### YOUR INSTRUCTIONS
Set down, please, exactly the lines below that run from the line with "# ---- the cable" to the line with "obj.parent = None", both lines included.

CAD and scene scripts
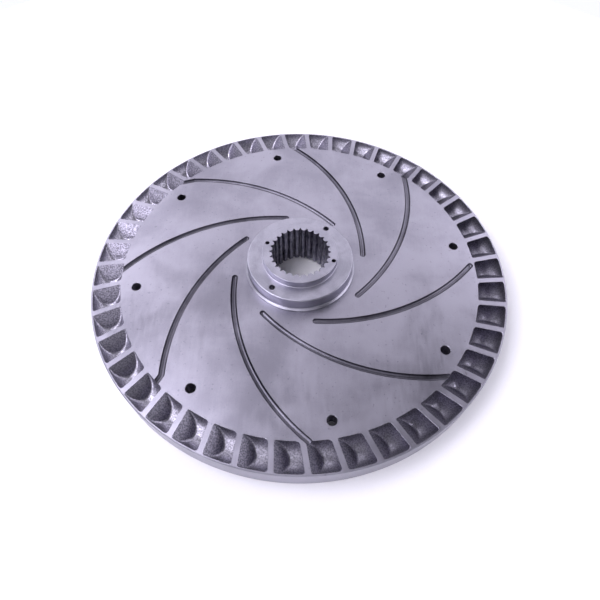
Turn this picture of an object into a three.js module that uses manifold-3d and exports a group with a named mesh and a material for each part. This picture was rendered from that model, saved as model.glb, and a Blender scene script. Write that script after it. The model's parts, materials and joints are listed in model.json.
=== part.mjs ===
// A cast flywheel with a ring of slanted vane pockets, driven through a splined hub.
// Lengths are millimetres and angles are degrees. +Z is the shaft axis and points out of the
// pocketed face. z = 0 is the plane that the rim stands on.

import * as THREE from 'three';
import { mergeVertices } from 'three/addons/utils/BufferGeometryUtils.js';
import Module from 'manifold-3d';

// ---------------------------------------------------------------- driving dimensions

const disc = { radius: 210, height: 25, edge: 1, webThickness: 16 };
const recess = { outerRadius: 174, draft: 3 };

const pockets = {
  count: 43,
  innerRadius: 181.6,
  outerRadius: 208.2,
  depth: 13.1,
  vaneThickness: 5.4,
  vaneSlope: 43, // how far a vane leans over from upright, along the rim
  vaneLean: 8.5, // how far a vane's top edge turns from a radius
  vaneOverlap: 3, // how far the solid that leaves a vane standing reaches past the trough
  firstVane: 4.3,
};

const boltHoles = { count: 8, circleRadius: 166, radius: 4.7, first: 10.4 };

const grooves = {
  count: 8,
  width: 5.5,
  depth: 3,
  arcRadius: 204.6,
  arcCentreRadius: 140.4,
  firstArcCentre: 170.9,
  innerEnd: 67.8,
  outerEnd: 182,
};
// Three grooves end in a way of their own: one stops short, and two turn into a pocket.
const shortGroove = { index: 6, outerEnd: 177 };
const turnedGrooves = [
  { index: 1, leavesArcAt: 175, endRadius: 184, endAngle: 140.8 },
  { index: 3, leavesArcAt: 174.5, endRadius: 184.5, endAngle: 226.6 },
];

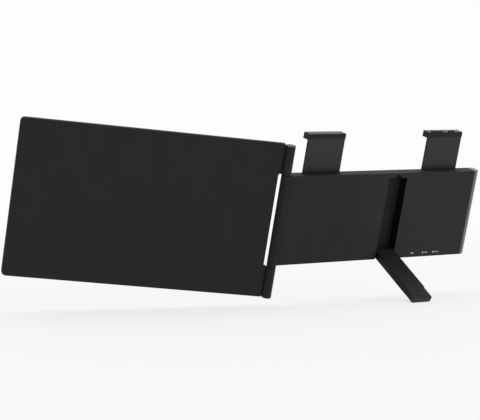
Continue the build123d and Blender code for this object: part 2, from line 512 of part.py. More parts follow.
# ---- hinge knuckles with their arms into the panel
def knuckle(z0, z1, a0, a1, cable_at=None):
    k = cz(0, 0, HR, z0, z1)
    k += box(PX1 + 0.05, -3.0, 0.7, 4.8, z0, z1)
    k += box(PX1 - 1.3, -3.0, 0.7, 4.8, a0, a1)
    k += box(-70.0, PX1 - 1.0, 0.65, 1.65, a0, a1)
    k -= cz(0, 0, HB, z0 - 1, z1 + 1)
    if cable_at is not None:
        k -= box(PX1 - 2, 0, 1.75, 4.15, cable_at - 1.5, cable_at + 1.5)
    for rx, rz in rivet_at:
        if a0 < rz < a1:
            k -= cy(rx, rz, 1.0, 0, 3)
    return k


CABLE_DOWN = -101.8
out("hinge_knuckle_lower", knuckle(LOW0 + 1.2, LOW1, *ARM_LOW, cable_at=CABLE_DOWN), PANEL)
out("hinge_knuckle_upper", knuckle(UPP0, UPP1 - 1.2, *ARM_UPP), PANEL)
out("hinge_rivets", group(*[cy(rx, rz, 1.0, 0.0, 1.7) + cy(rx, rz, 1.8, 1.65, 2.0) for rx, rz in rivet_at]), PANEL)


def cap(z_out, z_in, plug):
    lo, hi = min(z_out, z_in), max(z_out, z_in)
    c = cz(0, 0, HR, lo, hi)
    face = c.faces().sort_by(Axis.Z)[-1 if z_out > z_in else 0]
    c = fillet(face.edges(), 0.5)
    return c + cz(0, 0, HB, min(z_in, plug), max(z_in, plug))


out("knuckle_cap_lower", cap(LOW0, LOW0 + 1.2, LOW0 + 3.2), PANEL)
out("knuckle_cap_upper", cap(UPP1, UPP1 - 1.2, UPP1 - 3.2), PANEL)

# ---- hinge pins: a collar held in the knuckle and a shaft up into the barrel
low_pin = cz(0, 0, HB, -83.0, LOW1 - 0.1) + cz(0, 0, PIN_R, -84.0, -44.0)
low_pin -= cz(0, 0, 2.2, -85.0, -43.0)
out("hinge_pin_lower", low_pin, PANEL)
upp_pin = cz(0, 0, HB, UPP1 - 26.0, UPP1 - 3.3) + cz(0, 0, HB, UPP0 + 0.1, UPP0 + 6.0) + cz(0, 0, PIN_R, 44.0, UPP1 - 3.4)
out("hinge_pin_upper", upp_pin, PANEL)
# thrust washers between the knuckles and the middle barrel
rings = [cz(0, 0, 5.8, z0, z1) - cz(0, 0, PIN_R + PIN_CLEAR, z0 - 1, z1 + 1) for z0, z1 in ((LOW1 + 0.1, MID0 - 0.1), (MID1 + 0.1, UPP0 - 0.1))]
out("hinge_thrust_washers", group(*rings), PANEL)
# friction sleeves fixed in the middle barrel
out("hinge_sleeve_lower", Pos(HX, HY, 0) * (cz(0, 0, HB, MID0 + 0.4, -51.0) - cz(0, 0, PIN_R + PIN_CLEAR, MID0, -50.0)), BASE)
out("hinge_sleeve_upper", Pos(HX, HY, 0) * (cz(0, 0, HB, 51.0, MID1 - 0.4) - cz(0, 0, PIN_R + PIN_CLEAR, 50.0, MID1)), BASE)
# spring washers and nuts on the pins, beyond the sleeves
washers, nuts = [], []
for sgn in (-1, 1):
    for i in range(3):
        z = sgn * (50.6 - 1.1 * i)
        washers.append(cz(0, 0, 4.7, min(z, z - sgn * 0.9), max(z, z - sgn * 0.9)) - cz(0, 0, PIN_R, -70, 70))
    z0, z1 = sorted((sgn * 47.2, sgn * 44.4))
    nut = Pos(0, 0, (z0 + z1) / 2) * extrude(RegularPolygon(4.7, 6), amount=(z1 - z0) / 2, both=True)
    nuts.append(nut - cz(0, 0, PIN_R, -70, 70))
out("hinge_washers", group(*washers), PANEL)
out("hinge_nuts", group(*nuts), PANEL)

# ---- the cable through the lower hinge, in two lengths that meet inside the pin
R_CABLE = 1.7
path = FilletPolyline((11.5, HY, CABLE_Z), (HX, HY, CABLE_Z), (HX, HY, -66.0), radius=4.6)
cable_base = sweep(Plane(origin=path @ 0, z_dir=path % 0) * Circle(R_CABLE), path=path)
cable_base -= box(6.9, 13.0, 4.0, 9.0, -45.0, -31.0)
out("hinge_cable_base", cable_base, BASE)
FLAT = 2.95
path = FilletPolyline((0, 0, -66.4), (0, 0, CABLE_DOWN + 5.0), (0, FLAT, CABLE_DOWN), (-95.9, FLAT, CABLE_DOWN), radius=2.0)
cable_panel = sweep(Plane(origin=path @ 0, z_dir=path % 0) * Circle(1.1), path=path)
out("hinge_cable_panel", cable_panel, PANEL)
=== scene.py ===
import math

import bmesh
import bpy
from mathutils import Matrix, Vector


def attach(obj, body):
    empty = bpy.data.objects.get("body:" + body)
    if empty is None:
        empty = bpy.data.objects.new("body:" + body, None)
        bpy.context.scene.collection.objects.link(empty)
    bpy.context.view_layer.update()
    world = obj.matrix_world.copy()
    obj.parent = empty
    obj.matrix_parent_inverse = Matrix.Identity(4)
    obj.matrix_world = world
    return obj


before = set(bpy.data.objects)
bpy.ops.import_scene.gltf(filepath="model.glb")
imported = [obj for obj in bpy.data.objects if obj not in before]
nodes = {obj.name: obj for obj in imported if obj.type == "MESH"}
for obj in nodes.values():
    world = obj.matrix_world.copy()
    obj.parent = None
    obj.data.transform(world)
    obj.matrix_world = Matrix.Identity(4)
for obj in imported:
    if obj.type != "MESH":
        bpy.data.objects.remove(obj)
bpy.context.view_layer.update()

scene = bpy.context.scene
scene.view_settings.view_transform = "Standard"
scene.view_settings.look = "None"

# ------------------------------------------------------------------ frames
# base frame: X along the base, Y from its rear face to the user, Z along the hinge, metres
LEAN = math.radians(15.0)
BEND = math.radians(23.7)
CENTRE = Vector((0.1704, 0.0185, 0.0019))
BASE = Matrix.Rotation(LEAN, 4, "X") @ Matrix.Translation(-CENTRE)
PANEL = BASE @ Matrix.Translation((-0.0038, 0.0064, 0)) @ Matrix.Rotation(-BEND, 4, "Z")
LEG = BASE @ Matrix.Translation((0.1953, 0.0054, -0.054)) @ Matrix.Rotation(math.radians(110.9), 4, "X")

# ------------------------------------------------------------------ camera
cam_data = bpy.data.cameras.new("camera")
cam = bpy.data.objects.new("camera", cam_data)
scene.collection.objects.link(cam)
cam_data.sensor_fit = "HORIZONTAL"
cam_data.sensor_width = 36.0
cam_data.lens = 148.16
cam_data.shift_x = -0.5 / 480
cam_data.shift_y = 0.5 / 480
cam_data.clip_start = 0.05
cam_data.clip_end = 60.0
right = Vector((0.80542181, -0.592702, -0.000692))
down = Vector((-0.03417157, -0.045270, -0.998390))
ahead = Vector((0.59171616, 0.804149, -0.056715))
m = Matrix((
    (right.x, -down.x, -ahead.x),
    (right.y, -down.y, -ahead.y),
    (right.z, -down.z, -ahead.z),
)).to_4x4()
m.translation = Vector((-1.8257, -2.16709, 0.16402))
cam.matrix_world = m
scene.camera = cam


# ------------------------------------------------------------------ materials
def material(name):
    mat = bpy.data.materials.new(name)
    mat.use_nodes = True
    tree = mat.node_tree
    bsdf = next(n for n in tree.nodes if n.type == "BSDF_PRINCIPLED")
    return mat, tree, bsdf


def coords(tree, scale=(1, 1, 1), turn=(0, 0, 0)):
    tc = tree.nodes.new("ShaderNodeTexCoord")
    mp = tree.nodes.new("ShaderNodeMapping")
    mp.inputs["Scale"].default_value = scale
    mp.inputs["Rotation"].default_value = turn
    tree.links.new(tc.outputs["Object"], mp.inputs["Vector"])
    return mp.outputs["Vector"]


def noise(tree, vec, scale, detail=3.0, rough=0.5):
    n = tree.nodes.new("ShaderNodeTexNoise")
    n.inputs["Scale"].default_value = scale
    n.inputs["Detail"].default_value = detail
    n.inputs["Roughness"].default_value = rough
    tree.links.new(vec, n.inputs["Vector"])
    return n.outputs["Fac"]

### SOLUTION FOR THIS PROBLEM
# ---- the cable through the lower hinge, in two lengths that meet inside the pin
R_CABLE = 1.7
path = FilletPolyline((11.5, HY, CABLE_Z), (HX, HY, CABLE_Z), (HX, HY, -66.0), radius=4.6)
cable_base = sweep(Plane(origin=path @ 0, z_dir=path % 0) * Circle(R_CABLE), path=path)
cable_base -= box(6.9, 13.0, 4.0, 9.0, -45.0, -31.0)
out("hinge_cable_base", cable_base, BASE)
FLAT = 2.95
path = FilletPolyline((0, 0, -66.4), (0, 0, CABLE_DOWN + 5.0), (0, FLAT, CABLE_DOWN), (-95.9, FLAT, CABLE_DOWN), radius=2.0)
cable_panel = sweep(Plane(origin=path @ 0, z_dir=path % 0) * Circle(1.1), path=path)
out("hinge_cable_panel", cable_panel, PANEL)
=== scene.py ===
import math

import bmesh
import bpy
from mathutils import Matrix, Vector


def attach(obj, body):
    empty = bpy.data.objects.get("body:" + body)
    if empty is None:
        empty = bpy.data.objects.new("body:" + body, None)
        bpy.context.scene.collection.objects.link(empty)
    bpy.context.view_layer.update()
    world = obj.matrix_world.copy()
    obj.parent = empty
    obj.matrix_parent_inverse = Matrix.Identity(4)
    obj.matrix_world = world
    return obj


before = set(bpy.data.objects)
bpy.ops.import_scene.gltf(filepath="model.glb")
imported = [obj for obj in bpy.data.objects if obj not in before]
nodes = {obj.name: obj for obj in imported if obj.type == "MESH"}
for obj in nodes.values():
    world = obj.matrix_world.copy()
    obj.parent = None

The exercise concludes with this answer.